[begin Collected data]
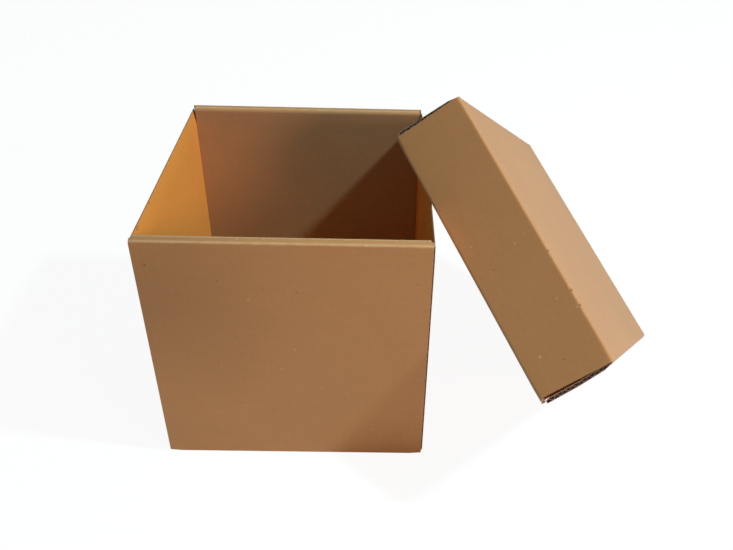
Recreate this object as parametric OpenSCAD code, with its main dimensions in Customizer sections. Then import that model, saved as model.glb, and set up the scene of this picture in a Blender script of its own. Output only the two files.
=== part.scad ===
/* [Base] */
// Outer width of the base, over its two plain side walls
base_w = 206; // [180:1:260]
// Outer depth of the base, over its rolled front and back walls
base_d = 206; // [180:1:260]
// Height of the base, up to the rims of its rolled walls
base_h = 212; // [150:1:225]

/* [Lid] */
// Height of the lid, from its top panel to the rims of its rolled walls
lid_h = 57; // [40:1:75]
// Free space on each side between the base and the lid that slips over it
fit_gap = 1.2; // [0.6:0.1:3]
// Angle by which the lid's lower plain wall stands open
lower_flare = 4.2; // [0:0.2:6]
// Angle by which the lid's upper plain wall stands open
upper_flare = 2; // [0:0.2:6]

/* [Corrugated board] */
// Thickness of the board
board = 2.8; // [2:0.1:3.6]
// Thickness of each liner, and of the wavy sheet between them
paper = 0.4; // [0.3:0.05:0.5]
// Length of one wave of the flutes
flute_pitch = 6.5; // [5:0.1:8]
// Depth to which the flutes are open at a cut edge
flute_depth = 3; // [1:0.5:6]
// Radius inside a fold
fold_r = 0.4; // [0.2:0.1:1]
// Depth to which the creases of the plain walls are pressed in on each side
crease_depth = 0.05; // [0.02:0.01:0.1]
// Air between two layers that lie against each other
layer_gap = 0.2; // [0.1:0.05:0.4]
// Distance by which a rolled wall stops short of the plain walls' outer faces
end_cut = 1.2; // [0.6:0.1:2]

/* [Locking tabs] */
// Width of a locking tab at the foot of a rolled wall
tab_w = 36; // [20:1:50]
// Clearance at each end of a locking tab in its slot
tab_gap = 0.6; // [0.3:0.1:1.5]

/* [Place of the leaning lid] */
// Turn of the lid in the plane of its top panel, so that it stands on a corner
lid_turn = 44.2; // [40:0.2:50]
// Distance by which the lid's highest corner reaches in over the base
lid_overhang = 44; // [25:1:45]
// Place along the base's depth where the lid's lowest corner stands on the floor
lid_foot_y = 2; // [-30:1:30]
// Air where the lid rests on the base's wall
rest_gap = 0.15; // [0.05:0.05:0.3]

/* [Hidden] */

fold_out = board + fold_r;
roll = 3 * board + 2 * layer_gap;
wall_drop = board + layer_gap;
crease_lap = 5;
tab_size = [tab_w, board, 2 * board];
slot_size = tab_size + 2 * [tab_gap, layer_gap, 0];

lid_w = base_w + 2 * (fit_gap + board);
lid_d = base_d + 2 * (fit_gap + roll);

wave_steps = 6;
solve_steps = 40;

// Where the lid comes to rest
// The lid is an open tray turned by lid_turn about its own upright axis, tipped
// by tip so that a rolled rim and a lower plain rim both meet the base's wall,
// and then leaned over about the y axis until its lowest corner is on the floor.

// Half the length of a plain wall, which stands between the outer panels of two rolled walls
function plain_half(d) = d / 2 - fold_out - layer_gap;

// Place of a point of the turned tray across and along the base's wall
function across(p) = p.x * cos(lid_turn) - p.y * sin(lid_turn);
function along(p) = p.x * sin(lid_turn) + p.y * cos(lid_turn);

rest_across = (lid_w * cos(lid_turn) + lid_d * sin(lid_turn)) / 2 - lid_overhang;

rolled_rest_y = roll - fold_out - lid_d / 2;
rolled_rest = [
    (rest_across + rolled_rest_y * sin(lid_turn)) / cos(lid_turn),
    rolled_rest_y,
    lid_h
];

plain_rise = lid_h - wall_drop - fold_out;
plain_rest_x = lid_w / 2 - fold_out + fold_out * cos(upper_flare) + plain_rise * sin(upper_flare);
plain_rest = [
    plain_rest_x,
    (plain_rest_x * cos(lid_turn) - rest_across) / sin(lid_turn),
    fold_out + plain_rise * cos(upper_flare) - fold_r * sin(upper_flare)
];

tip = atan((rolled_rest.z - plain_rest.z) / (along(plain_rest) - along(rolled_rest)));

// Depth of a point of the turned and tipped tray, and its height once leaned
function depth(p) = along(p) * sin(tip) + p.z * cos(tip);
function height(p, lean) = across(p) * sin(lean) - depth(p) * cos(lean);

// Lowest point of the far rolled wall's rim, which is round
rolled_foot = [end_cut - lid_w / 2, lid_d / 2 - fold_out, lid_h - fold_out];
function rolled_low(lean) =
    height(rolled_foot, lean)
    - fold_out * norm([height([0, 1, 0], lean), height([0, 0, 1], lean)]);

// Outer corner of the lower plain wall's rim, which is sharp
plain_foot = [
    fold_out - lid_w / 2 - fold_out * cos(lower_flare) - plain_rise * sin(lower_flare),
    plain_half(lid_d),
    fold_out - fold_out * sin(lower_flare) + plain_rise * cos(lower_flare)
];

function lowest(lean) = min(rolled_low(lean), height(plain_foot, lean));
function rest_height(lean) = height(rolled_rest, lean) - lowest(lean);

wall_top = base_h - wall_drop;
function solve_lean(low, high, steps) =
    let (middle = (low + high) / 2)
    steps == 0 ? middle
    : rest_height(middle) > wall_top + rest_gap ? solve_lean(low, middle, steps - 1)
    : solve_lean(middle, high, steps - 1);
lean = solve_lean(20, 88, solve_steps);

lid_place = [
    base_w / 2 + across(rolled_rest) * cos(lean) + depth(rolled_rest) * sin(lean),
    lid_foot_y - along(rolled_foot) * cos(tip) + rolled_foot.z * sin(tip),
    -lowest(lean)
];

// Section of the board

// Half a wave between a liner and the wavy sheet, as an outline
function flute_outline(width, rise) = [
    for (i = [0 : wave_steps])
        let (s = i / wave_steps)
        [(s - 0.5) * width, rise * sin(180 * s)]
];

// Open flutes along an edge that runs along x with its middle at the origin
module flutes(length) {
    count = floor(length / flute_pitch);
    pitch = length / count;
    half = board / 2 - paper;
    for (i = [0 : count - 1])
        translate([(i + 0.5) * pitch - length / 2, -half])
            polygon(flute_outline(pitch - 2 * paper, 2 * half - paper));
    for (i = [1 : count - 1])
        translate([i * pitch - length / 2, half])
            mirror([0, 1])
                polygon(flute_outline(pitch - 2 * paper, 2 * half - paper));
}

// Cut edge of the board, a strip of its section pushed up along z
module fluted_edge(length) {
    linear_extrude(flute_depth)
        difference() {
            square([length, board], center = true);
            flutes(length);
        }
}

// Part of a ring between two angles, which are less than 180 apart
module ring_section(outer, inner, from, to) {
    middle = (from + to) / 2;
    intersection() {
        difference() {
            circle(outer, $fn = 64);
            circle(inner, $fn = 32);
        }
        polygon([
            [0, 0],
            2 * outer * [cos(from), sin(from)],
            2 * outer * [cos(middle), sin(middle)],
            2 * outer * [cos(to), sin(to)]
        ]);
    }
}

// Section of a fold whose faces run on into the flat board
module fold_section(from, to) {
    ring_section(fold_out, fold_r, from, to);
}

// Section of a pressed crease, which laps into the flat board at both ends
module crease_section(from, to) {
    ring_section(fold_out - crease_depth, fold_r + crease_depth, from - crease_lap, to + crease_lap);
}

// Pushes a section drawn in y and z along x, with its middle at x = 0
module along_x(length) {
    rotate([90, 0, 90])
        linear_extrude(length, center = true)
            children();
}

// A blank folded up into an open tray

module bottom_panel(w, d) {
    translate([fold_out - w / 2, fold_out - d / 2, 0])
        cube([w - 2 * fold_out, d - 2 * fold_out, board]);
}

// Four boxes in line with the rolled walls' inner panels, standing at a given height
module tab_boxes(w, d, size, low) {
    for (side = [-1, 1], end = [-1, 1])
        translate([end * w / 4, side * (d / 2 - roll + board / 2), low + size.z / 2])
            cube(size, center = true);
}

// Rolled wall with its outer face at y = 0: up, over the rim and down inside
module rolled_wall(w, h) {
    outer_w = w - 2 * end_cut;
    inner_w = w - 2 * wall_drop;
    along_x(outer_w) {
        translate([fold_out, fold_out])
            fold_section(180, 270);
        translate([0, fold_out])
            square([board, h - 2 * fold_out]);
        translate([fold_out, h - fold_out])
            fold_section(90, 180);
    }
    translate([0, 0, h - board])
        linear_extrude(board)
            polygon([
                [-outer_w / 2, fold_out],
                [outer_w / 2, fold_out],
                [inner_w / 2, roll - fold_out],
                [-inner_w / 2, roll - fold_out]
            ]);
    along_x(inner_w) {
        translate([roll - fold_out, h - fold_out])
            fold_section(0, 90);
        translate([roll - board, wall_drop])
            square([board, h - fold_out - wall_drop]);
    }
}

// Plain wall on the low x side, leaning out by flare, with open flutes at its two upright edges
module plain_wall(w, d, h, flare) {
    half = plain_half(d);
    flat_half = half - flute_depth;
    top = h - wall_drop - fold_out;
    translate([fold_out - w / 2, 0, fold_out])
        rotate([0, -flare, 0]) {
            rotate([90, 0, 0])
                linear_extrude(2 * half, center = true)
                    crease_section(180, 270 - flare);
            translate([-fold_out, -flat_half, 0])
                cube([board, 2 * flat_half, top]);
            for (side = [-1, 1])
                translate([board / 2 - fold_out, side * flat_half, top / 2])
                    rotate([-90 * side, 90, 0])
                        fluted_edge(top);
        }
}

module tray(w, d, h, flares) {
    bottom_panel(w, d);
    for (side = [0, 1]) {
        mirror([0, side, 0])
            translate([0, -d / 2, 0])
                rolled_wall(w, h);
        mirror([side, 0, 0])
            plain_wall(w, d, h, flares[side]);
    }
}

// The two pieces of the box

// The base's inner panels are locked by tabs that fill slots in its bottom panel
module box_base() {
    color("#a87a4c") {
        difference() {
            tray(base_w, base_d, base_h, [0, 0]);
            tab_boxes(base_w, base_d, slot_size, -board / 2);
        }
        tab_boxes(base_w, base_d, tab_size, layer_gap);
    }
}

// The lid is a shallow tray whose bottom is its top panel, with no slots or tabs
module box_lid() {
    color("#bd8f5e")
        translate(lid_place)
            rotate([0, 180 + lean, 0])
                rotate([tip, 0, 0])
                    rotate([0, 0, lid_turn])
                        tray(lid_w, lid_d, lid_h, [lower_flare, upper_flare]);
}

box_base();
box_lid();
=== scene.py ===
import logging
import math
from dataclasses import dataclass, field
from enum import Enum
from typing import Callable

import bmesh
import bpy
from mathutils import Matrix, Vector


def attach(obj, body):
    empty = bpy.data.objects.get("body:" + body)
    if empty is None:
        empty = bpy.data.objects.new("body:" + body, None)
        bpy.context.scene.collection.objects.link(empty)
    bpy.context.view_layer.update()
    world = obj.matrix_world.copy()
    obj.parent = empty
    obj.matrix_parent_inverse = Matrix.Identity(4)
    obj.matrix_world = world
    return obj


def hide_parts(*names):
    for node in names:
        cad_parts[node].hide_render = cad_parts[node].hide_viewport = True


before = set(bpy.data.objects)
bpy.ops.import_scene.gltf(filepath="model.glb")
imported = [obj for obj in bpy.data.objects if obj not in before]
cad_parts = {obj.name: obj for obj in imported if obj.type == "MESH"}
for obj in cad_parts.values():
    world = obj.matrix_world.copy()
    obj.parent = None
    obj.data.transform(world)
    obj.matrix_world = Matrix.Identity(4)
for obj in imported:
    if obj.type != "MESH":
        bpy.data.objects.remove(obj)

log = logging.getLogger("box")
MM = 0.001
# Places closer to each other than this are the same place
TINY = 1e-6

Colour = tuple[float, float, float, float]
Socket = bpy.types.NodeSocket
Input = Socket | float | tuple[float, ...]
Edges = list[bmesh.types.BMEdge]
Faces = list[bmesh.types.BMFace]


class Side(Enum):
    """The two ends of an axis of a tray."""

    LOW = -1
    HIGH = 1


class Surface(Enum):
    """Material slots of a tray, in their order."""

    OUTER = 0
    INNER = 1
    CUT = 2
    FLUTING = 3


def linear(part: int) -> float:
    """Linear value of one sRGB number of 0 to 255."""
    value = part / 255
    return value / 12.92 if value <= 0.04045 else ((value + 0.055) / 1.055) ** 2.4


def srgb(red: int, green: int, blue: int) -> Colour:
    """Linear colour from sRGB numbers of 0 to 255."""
    return (linear(red), linear(green), linear(blue), 1.0)


def limited(value: float) -> float:
    """A value held between 0 and 1."""
    return min(1.0, max(0.0, value))


def ends(edges: Edges) -> list[bmesh.types.BMVert]:
    """All vertices of some edges, each once and in a fixed order."""
    return list(dict.fromkeys(v for e in edges for v in e.verts))


@dataclass(frozen=True)
class Board:
    """Corrugated board, in metres."""

    thickness: float = 2.8 * MM
    liner: float = 0.42 * MM
    medium: float = 0.32 * MM
    inner_radius: float = 0.4 * MM
    pitch: float = 6.5 * MM
    gap: float = 0.2 * MM
    open_depth: float = 3.0 * MM

    @property
    def fold(self) -> float:
        """Outer radius of a fold."""
        return self.thickness + self.inner_radius

    @property
    def rolled(self) -> float:
        """Thickness of a rolled wall, three boards wide."""
        return 3 * self.thickness + 2 * self.gap

    @property
    def drop(self) -> float:
        """How far one layer lies inside the next."""
        return self.thickness + self.gap


@dataclass(frozen=True)
class Speck:
    """A small mark on a blank, placed in millimetres from the middle of the flat blank."""

    u: float
    v: float
    size: float = 0.9
    pale: bool = True


@dataclass(frozen=True)
class DarkPatch:
    """A wide, faint darker patch of a blank, in millimetres, with its share of darkening."""

    u: float
    v: float
    reach: float
    depth: float


# Scale of the paper's patterns through the board
THROUGH_SCALE = 40
# Raggedness of a speck's edge, its pattern's scale, and the share of a speck that is full
RAG = 1.1 * MM
RAG_SCALE = 900.0
SPECK_CORE = 0.55
# Angle in degrees, scale along and scale across each layer of fibres
FIBRE_LAYERS = ((12, 240, 2600), (-38, 300, 2900), (71, 280, 2700))
# Cells in a metre of paper, a few of which hold a fleck
FLECK_SCALE = 200.0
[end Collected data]
Given instruction
Work out the number of lines above that include the string "imported" and write only that number.

Response below
3